Tuesday, May 31, 2016

Do they know what they are signaling?

It is not uncommon for many in the top twenty, ten, one percent of the population, to spend much time and effort signaling that they are not just wealthier but brighter, more morally rectitudinous, wiser, and generally superior to the hoi polloi. Among economist and others, this is known as virtue signaling and there are many forms.

It is not for everyone. Indeed, The Millionaire Next Door by Thomas J. Stanley reveals that the great majority of the wealthy and successful keep a remarkably low profile. They spend their money carefully but are often intensely involved in their community where their contributions can have immediate effect.

Then there are the splashy few who are intensely committed to using the media to highlight a perceived problem or who are very eager for the government to use its coercive powers to deprive one group of citizens in order to solve the perceived problems of another group. This pathological altruism is often catastrophic and harmful, based on its prioritization of emotionalism over actual knowledge,

As a consequence, the virtue signalers end up signaling something entirely different than they intended, often feeding quite negative perceptions of them and their motives.

A recent example is that of the Google doodles. As you might be aware, Google often places drawings on their beautifully clean homepage. The background is here.
Doodles are the fun, surprising, and sometimes spontaneous changes that are made to the Google logo to celebrate holidays, anniversaries, and the lives of famous artists, pioneers, and scientists.
A harmless enough idea. It is the choices, execution and unintended conjunctions which can create problems. Google is eliciting an increasing level of concern in many circles. We know that they frequently adjust their algorithms to yield "better" search results. No issue in that other than what constitutes "better." We know that they have experimented with how to change views on hot topics but they declare that they do not use the knowledge gained from those experiments to influence elections. There are no particular reasons that these assurances bring to mind Shakespeare's funeral oration by Anthony of Caesar.
For Brutus is an honourable man;
So are they all, all honourable men--
No reason other than life experience.

Some are concerned that Google has become the latest in a long line of outside revolutionaries (Don't be Evil) to go over to the dark side and become crony capitalists by currying regulatory favor from the established powers-that-be. A concern that is fanned by the 427 visits by Google executives to the White House, the several dozens of White House and Congressional insiders who have taken executive positions with Google and the couple of dozen Google executives who have been given leaves of absence to serve in the Administration. Again,
For Google is an honourable man;
So are they all, all honourable men--
I am sure.

One of the common themes among critics is that we have the worst political class in generations in cahoots with the most hypocritical elite in a long time. A group together that are both alienated from the great majority of Americans and condescending, dismissive and unconcerned with the welfare and well-being of America and Americans. A little bit of an exaggeration I think, but an argument that is relatively easily made, particularly given the virtue signaling proclivities of the self-anointed.

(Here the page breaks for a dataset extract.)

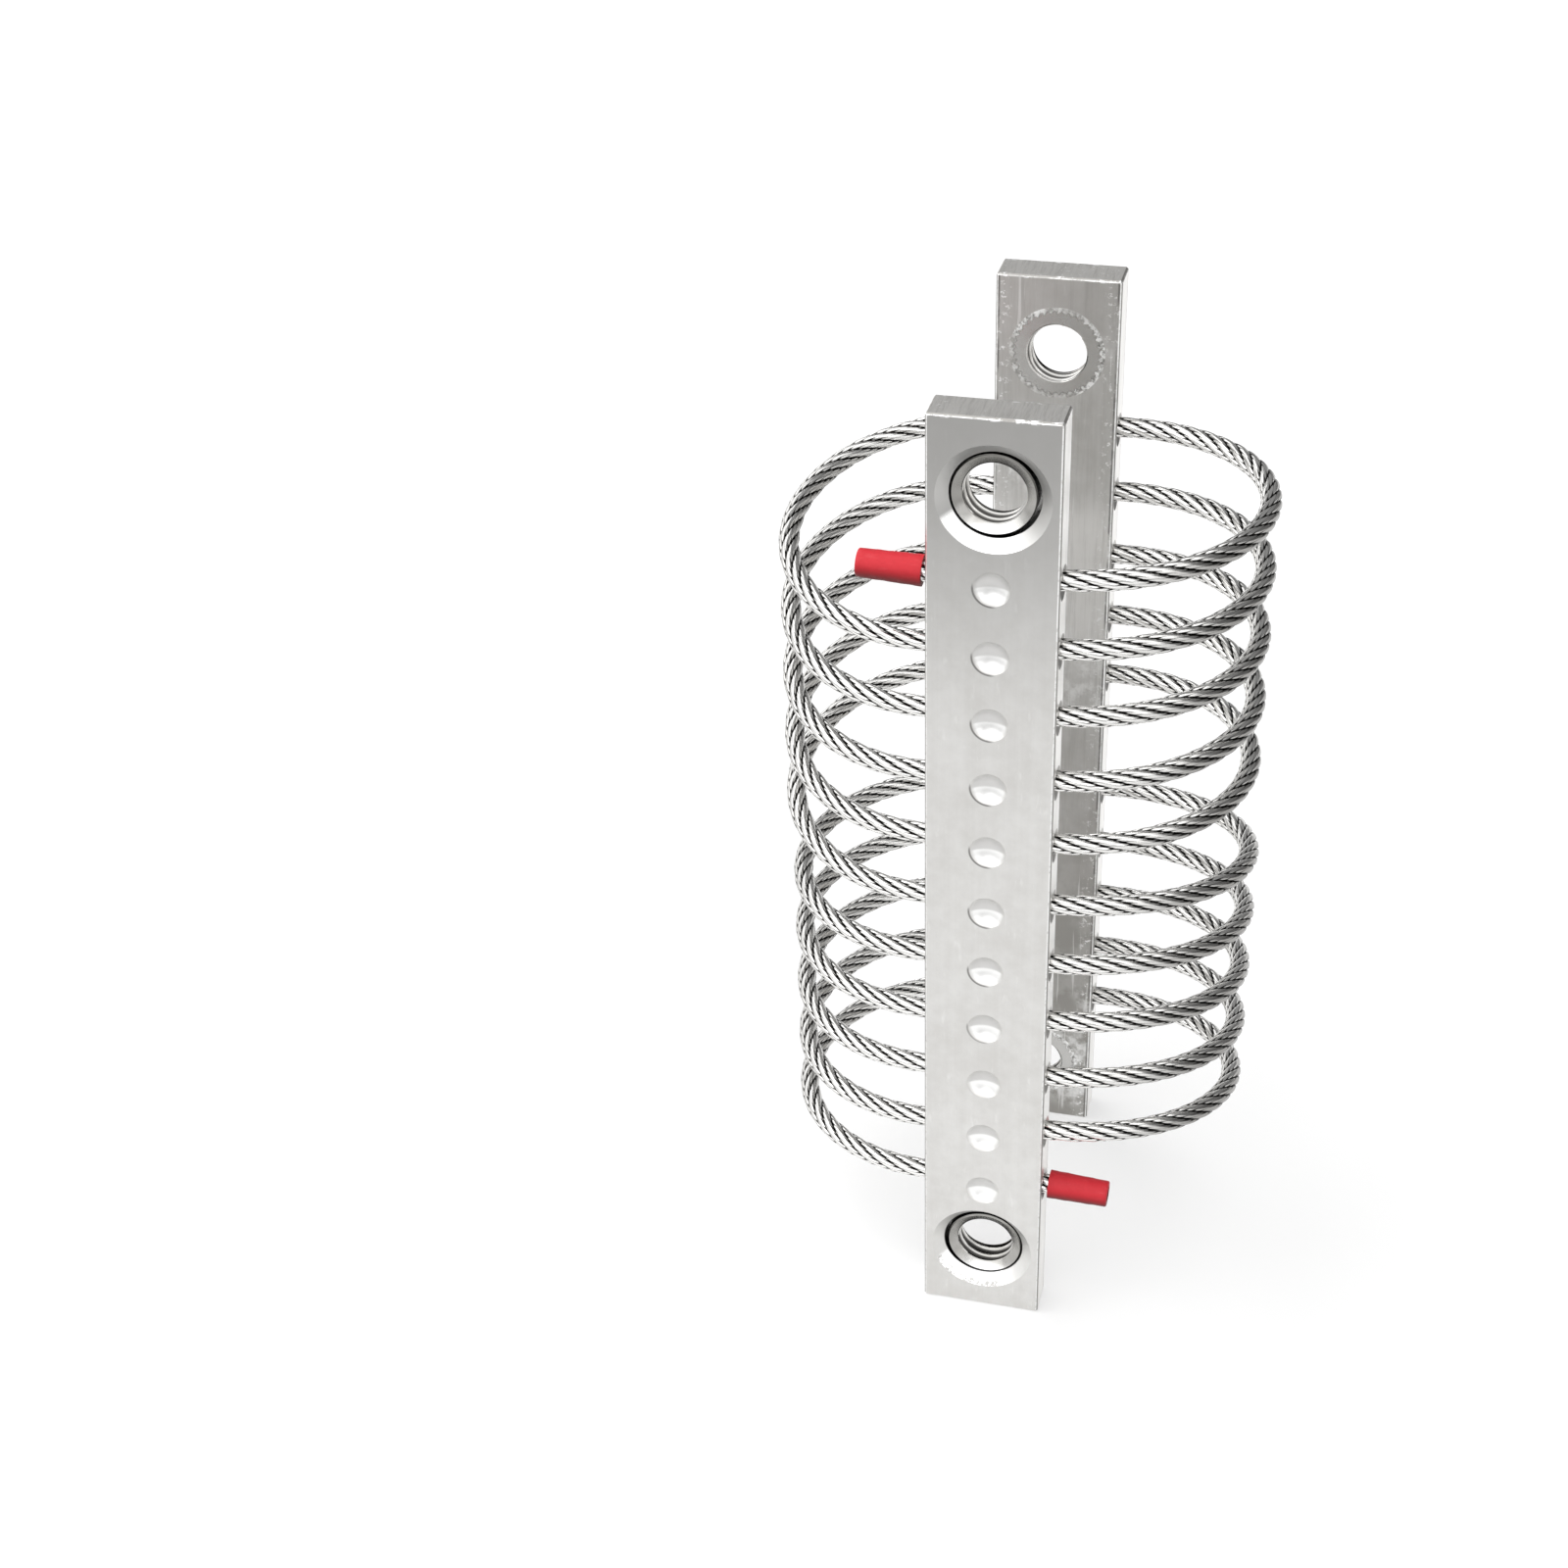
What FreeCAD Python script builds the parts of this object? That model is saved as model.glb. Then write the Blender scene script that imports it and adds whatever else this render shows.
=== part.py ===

Google had a doodle on May 19th, commemorating the 95th birthday of Yuri Kochiyama, a little known and controversial political activist.

Those who are proponents of strong criticism of the USA and its many failings see Kochiyama as a civil rights icon. Virtually no one else is even aware of her. For those who do become aware, most would describe her as a communist, racist, Anti-American and/or Islamic terrorist. With more or less good grounds for all those accusations. The Washington Post, reporting on the Google Doodle controversy, tried to put the best gloss they could on this exercise in elitist virtue signaling (see, we are so open minded, we even celebrate the birthday of those who hate America), but ended their report with an anemic:
She lived a long and complicated, deeply political life.
Well, yes, there's that. If by "deeply complicated political life" we mean hateful, destructive, etc. Brings to mind George Orwell's comment in Notes on Nationalism in 1945,
One has to belong to the intelligentsia to believe things like that: no ordinary man could be such a fool.
The average American has an atavistic aversion to all concentrations of power and self-ennoblement, of which virtue signaling is so often a symptom. They know what the elite think of them and sense how estranged the self-anointed are from the beliefs of the citizenry. Not just estrangement but revulsion on the part of the elite to anything that smacks of the masses.

On May 19th, Google celebrates a political activist who's long life was spent reviling America. On May 30th, Memorial Day, we officially honor those who gave their lives in service of America. Google celebrates this holiday, and the service of the 22 million living veterans with this doodle.

Click to enlarge. Really enlarge.

No doodle, just a footnoted flag with a yellow ribbon. It is something, but understated. Apparently this is a long established policy, of sorts, on the part of Google. I see a google forum discussion back in 2011 complaining about the lack of recognition of Memorial Day.

So the contrast is between a virtually forgotten, deeply divisive, highly questionable political activist who gets the banner treatment on May 19th and nearly no acknowledgment 11 days later on a national holiday to memorialize the 1.1 million Americans who have given their lives in all our wars for their fellow Americans.

I am sure there is a logic in there somewhere on the part of Google but it sure comes across as intellectual virtue signaling on the one hand and dismissive disdain of the common man's patriotism on the other.